→ **Prompt**: Read the records and gather each line that includes "this".

→ **Dataset entries**:
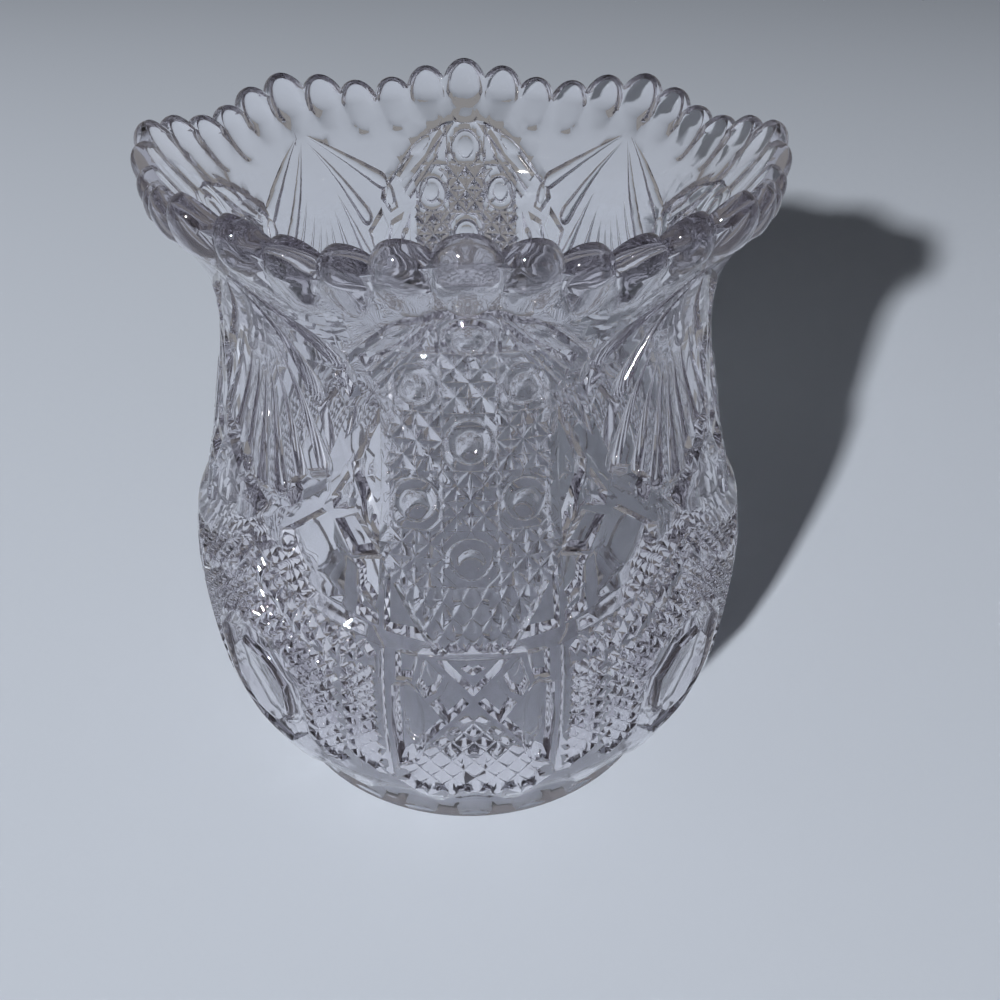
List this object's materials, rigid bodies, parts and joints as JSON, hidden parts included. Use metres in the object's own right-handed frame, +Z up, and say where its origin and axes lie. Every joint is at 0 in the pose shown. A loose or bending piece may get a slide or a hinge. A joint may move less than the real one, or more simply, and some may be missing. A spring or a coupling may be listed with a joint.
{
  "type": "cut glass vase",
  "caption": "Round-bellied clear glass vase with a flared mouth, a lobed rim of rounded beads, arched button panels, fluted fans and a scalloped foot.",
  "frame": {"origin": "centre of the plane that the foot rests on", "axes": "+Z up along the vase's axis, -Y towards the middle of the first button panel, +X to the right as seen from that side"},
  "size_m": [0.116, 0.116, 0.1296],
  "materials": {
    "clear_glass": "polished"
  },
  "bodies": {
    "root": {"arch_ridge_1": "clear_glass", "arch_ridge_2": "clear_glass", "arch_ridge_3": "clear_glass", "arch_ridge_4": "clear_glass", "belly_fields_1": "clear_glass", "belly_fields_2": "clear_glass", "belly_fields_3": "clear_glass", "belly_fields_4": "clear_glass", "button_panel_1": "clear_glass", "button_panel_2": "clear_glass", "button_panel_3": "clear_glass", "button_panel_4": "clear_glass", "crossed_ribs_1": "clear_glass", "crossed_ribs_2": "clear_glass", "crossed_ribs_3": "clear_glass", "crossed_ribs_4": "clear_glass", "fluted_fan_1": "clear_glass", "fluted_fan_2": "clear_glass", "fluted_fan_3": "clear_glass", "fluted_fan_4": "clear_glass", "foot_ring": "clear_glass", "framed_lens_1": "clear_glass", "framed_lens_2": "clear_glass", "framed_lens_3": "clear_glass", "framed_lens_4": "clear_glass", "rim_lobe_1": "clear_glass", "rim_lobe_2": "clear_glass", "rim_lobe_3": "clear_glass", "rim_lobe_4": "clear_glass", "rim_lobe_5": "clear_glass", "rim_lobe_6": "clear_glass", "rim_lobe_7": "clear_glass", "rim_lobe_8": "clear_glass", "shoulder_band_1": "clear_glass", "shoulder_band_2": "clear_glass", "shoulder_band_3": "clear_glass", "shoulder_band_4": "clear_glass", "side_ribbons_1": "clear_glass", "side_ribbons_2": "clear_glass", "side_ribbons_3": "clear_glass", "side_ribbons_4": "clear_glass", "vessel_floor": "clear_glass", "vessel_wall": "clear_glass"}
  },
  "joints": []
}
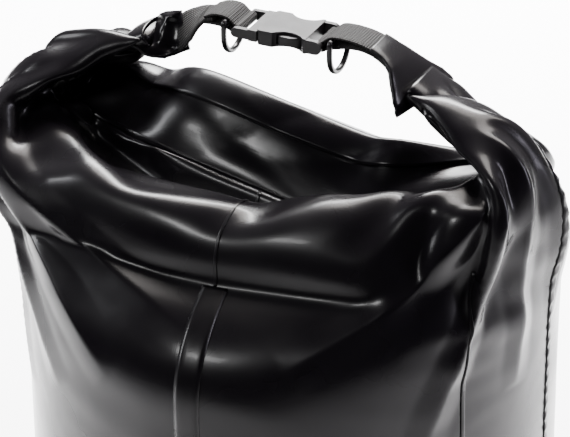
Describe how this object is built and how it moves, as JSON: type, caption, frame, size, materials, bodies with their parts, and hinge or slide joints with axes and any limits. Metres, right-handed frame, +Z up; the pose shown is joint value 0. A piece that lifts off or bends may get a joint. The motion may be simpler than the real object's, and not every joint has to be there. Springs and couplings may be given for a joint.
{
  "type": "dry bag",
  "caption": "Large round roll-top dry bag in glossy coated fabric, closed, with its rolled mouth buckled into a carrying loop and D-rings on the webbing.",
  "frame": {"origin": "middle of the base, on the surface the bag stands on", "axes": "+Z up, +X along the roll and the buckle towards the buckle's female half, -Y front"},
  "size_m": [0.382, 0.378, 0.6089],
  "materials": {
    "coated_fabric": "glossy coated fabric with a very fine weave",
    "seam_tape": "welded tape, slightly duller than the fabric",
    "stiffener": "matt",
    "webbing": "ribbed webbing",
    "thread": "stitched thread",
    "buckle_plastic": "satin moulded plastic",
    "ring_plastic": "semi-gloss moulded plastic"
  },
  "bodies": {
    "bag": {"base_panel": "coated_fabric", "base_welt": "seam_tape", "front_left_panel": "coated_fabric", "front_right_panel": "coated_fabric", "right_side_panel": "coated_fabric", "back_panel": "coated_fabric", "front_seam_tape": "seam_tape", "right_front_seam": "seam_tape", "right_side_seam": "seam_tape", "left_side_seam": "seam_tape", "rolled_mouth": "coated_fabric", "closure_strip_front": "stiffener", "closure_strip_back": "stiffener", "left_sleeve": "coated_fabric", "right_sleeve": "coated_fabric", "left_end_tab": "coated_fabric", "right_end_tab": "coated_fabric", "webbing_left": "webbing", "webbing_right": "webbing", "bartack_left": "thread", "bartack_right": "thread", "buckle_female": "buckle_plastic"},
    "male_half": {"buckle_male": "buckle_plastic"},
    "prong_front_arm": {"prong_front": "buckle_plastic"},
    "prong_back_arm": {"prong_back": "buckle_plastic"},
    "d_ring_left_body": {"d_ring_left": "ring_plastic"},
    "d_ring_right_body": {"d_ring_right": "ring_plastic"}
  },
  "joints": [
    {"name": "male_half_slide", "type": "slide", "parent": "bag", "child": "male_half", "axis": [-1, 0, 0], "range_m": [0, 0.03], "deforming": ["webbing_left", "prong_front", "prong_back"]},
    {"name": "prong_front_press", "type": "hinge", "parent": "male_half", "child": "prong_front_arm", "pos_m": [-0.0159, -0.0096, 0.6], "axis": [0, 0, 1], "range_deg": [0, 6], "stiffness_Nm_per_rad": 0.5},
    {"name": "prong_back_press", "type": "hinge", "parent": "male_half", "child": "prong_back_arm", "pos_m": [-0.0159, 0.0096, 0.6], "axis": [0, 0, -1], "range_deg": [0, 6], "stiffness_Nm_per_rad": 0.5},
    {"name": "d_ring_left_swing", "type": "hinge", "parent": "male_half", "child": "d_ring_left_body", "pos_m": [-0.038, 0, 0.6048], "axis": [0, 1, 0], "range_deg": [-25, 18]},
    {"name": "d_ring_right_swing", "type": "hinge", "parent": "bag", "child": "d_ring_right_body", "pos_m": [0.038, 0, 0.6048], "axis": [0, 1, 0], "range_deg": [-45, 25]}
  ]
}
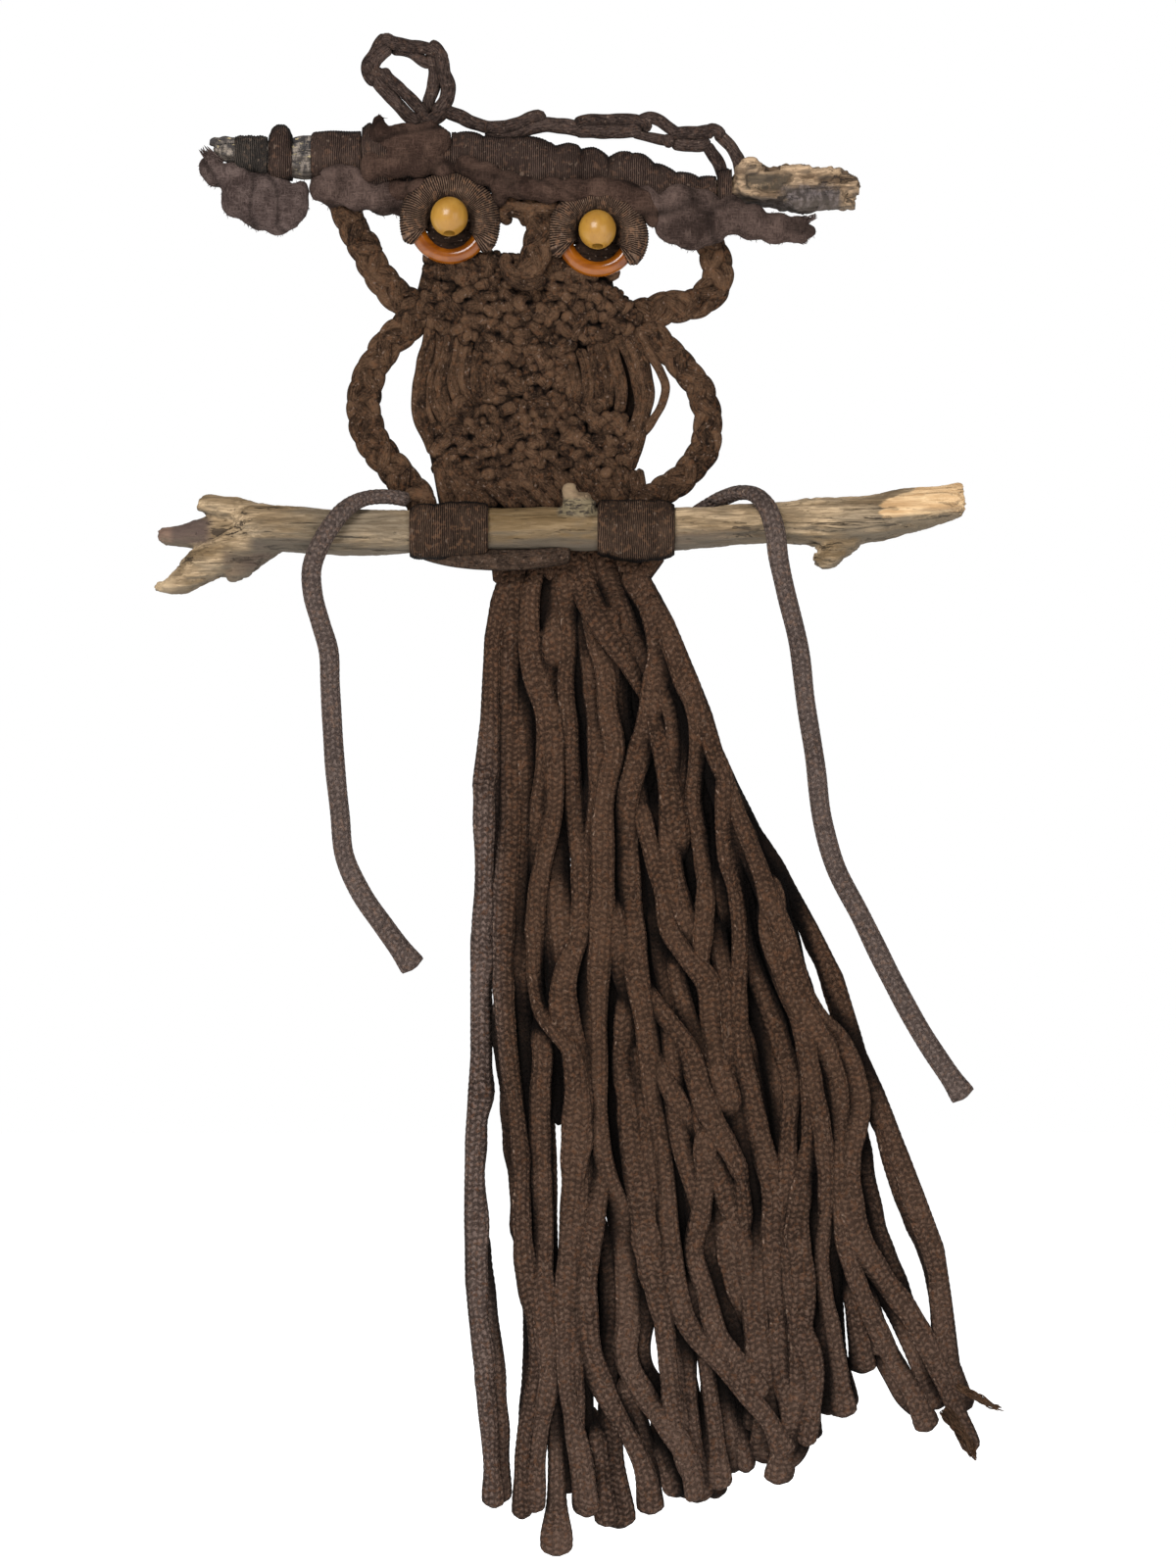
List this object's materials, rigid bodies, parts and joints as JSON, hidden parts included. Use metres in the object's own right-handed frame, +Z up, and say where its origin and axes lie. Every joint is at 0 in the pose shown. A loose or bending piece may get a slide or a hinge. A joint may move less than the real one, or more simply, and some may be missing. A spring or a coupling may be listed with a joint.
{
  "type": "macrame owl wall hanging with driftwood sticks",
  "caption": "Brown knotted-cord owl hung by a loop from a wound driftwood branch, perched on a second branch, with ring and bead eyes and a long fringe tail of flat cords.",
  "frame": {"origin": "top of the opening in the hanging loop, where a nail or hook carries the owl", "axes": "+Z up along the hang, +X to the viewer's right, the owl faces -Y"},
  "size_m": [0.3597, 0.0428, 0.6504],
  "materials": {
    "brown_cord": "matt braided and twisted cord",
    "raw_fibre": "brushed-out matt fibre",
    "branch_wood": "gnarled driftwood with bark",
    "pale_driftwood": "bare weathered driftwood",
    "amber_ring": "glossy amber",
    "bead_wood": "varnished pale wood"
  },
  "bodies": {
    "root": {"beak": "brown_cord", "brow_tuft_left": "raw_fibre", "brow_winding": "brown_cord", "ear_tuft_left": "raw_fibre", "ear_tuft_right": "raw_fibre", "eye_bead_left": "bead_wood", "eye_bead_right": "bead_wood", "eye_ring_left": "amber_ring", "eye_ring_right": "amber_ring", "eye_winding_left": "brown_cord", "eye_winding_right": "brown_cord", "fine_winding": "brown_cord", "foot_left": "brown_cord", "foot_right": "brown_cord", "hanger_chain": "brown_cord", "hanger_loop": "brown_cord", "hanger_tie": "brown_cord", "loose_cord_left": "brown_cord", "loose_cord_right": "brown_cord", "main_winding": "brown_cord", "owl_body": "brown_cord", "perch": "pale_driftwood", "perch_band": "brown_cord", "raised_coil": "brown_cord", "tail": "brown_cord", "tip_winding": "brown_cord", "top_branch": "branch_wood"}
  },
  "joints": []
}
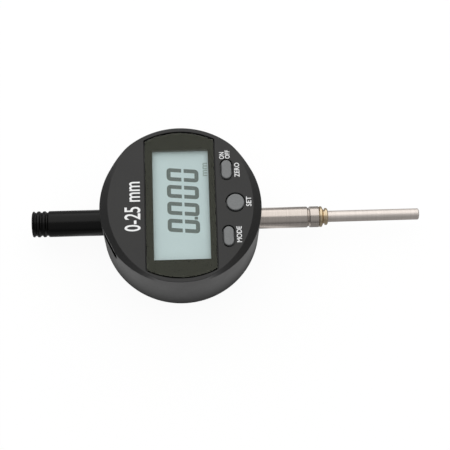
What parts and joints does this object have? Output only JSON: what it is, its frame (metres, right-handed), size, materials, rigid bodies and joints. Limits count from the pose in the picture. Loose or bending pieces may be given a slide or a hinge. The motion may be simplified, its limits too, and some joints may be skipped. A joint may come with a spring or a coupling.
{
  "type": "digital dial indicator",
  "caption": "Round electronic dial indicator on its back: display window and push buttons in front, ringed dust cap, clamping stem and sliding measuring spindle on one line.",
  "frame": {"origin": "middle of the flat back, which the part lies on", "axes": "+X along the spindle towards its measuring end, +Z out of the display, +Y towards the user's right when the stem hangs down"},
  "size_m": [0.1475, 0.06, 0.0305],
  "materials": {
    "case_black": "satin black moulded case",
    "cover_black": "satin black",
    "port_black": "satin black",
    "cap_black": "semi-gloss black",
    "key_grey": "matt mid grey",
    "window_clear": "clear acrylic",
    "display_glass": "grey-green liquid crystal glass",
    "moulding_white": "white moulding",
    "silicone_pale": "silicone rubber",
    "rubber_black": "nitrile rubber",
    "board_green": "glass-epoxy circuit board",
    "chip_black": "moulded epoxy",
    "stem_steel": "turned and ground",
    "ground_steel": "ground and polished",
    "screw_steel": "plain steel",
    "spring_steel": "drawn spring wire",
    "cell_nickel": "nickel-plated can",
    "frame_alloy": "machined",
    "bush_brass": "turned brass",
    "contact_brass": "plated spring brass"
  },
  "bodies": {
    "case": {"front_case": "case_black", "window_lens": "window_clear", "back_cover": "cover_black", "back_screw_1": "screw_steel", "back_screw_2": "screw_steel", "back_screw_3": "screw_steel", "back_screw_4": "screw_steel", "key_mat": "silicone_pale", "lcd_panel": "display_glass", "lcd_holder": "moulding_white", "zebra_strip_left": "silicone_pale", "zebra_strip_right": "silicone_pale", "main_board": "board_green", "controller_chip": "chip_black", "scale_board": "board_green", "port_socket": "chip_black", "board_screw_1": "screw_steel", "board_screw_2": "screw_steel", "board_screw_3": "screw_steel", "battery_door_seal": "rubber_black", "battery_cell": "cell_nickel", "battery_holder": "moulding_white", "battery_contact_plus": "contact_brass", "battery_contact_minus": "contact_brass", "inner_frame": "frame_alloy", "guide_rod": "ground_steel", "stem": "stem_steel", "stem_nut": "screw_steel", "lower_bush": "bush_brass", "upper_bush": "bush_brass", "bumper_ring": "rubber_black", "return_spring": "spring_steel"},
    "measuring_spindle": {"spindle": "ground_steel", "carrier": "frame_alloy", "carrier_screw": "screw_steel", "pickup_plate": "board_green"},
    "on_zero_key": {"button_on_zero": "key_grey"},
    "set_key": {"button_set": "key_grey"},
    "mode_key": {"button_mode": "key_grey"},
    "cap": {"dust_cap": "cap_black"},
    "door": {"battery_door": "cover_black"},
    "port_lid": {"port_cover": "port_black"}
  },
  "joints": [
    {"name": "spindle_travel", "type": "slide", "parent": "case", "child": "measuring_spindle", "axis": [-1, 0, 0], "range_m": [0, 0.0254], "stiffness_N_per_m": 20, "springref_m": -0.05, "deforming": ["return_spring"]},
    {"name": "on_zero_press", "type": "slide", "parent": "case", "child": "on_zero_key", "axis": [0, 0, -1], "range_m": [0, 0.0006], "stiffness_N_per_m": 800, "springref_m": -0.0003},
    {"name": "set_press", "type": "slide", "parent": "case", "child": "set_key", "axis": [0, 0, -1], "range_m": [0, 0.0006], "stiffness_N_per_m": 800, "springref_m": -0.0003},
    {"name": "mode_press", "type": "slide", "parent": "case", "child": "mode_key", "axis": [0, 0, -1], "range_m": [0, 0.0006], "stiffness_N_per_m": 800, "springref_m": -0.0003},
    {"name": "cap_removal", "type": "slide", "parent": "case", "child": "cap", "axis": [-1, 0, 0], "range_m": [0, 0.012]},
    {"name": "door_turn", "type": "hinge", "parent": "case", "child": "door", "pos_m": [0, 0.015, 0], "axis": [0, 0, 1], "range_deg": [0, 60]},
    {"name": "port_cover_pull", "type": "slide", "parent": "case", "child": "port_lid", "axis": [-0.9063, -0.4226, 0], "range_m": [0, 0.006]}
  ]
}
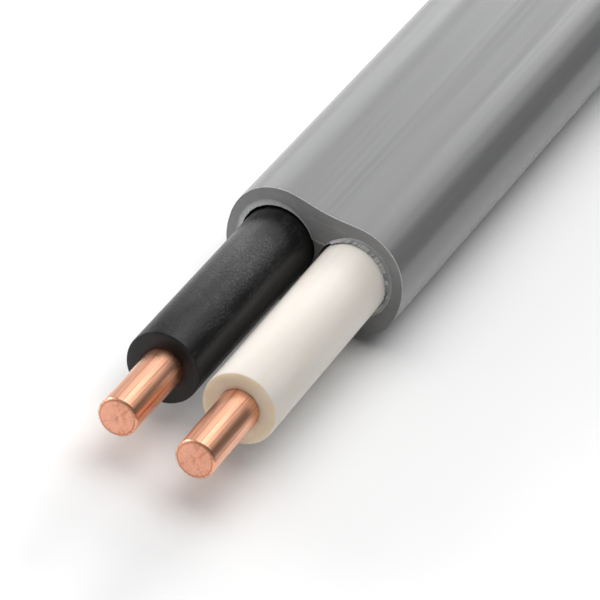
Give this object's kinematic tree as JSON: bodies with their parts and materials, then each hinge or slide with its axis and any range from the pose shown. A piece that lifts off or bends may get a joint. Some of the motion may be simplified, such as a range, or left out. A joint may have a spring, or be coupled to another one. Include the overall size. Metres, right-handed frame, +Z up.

→ **Solution below**:
List this object's materials, rigid bodies, parts and joints as JSON, hidden parts included. Use metres in the object's own right-handed frame, +Z up, and say where its origin and axes lie. Every joint is at 0 in the pose shown. A loose or bending piece may get a slide or a hinge. A joint may move less than the real one, or more simply, and some may be missing. A spring or a coupling may be listed with a joint.
Describe how this object is built and how it moves, as JSON: type, caption, frame, size, materials, bodies with their parts, and hinge or slide joints with axes and any limits. Metres, right-handed frame, +Z up; the pose shown is joint value 0. A piece that lifts off or bends may get a joint. The motion may be simpler than the real object's, and not every joint has to be there. Springs and couplings may be given for a joint.
List this object's materials, rigid bodies, parts and joints as JSON, hidden parts included. Use metres in the object's own right-handed frame, +Z up, and say where its origin and axes lie. Every joint is at 0 in the pose shown. A loose or bending piece may get a slide or a hinge. A joint may move less than the real one, or more simply, and some may be missing. A spring or a coupling may be listed with a joint.
What parts and joints does this object have? Output only JSON: what it is, its frame (metres, right-handed), size, materials, rigid bodies and joints. Limits count from the pose in the picture. Loose or bending pieces may be given a slide or a hinge. The motion may be simplified, its limits too, and some joints may be skipped. A joint may come with a spring or a coupling.
Give this object's kinematic tree as JSON: bodies with their parts and materials, then each hinge or slide with its axis and any range from the pose shown. A piece that lifts off or bends may get a joint. Some of the motion may be simplified, such as a range, or left out. A joint may have a spring, or be coupled to another one. Include the overall size. Metres, right-handed frame, +Z up.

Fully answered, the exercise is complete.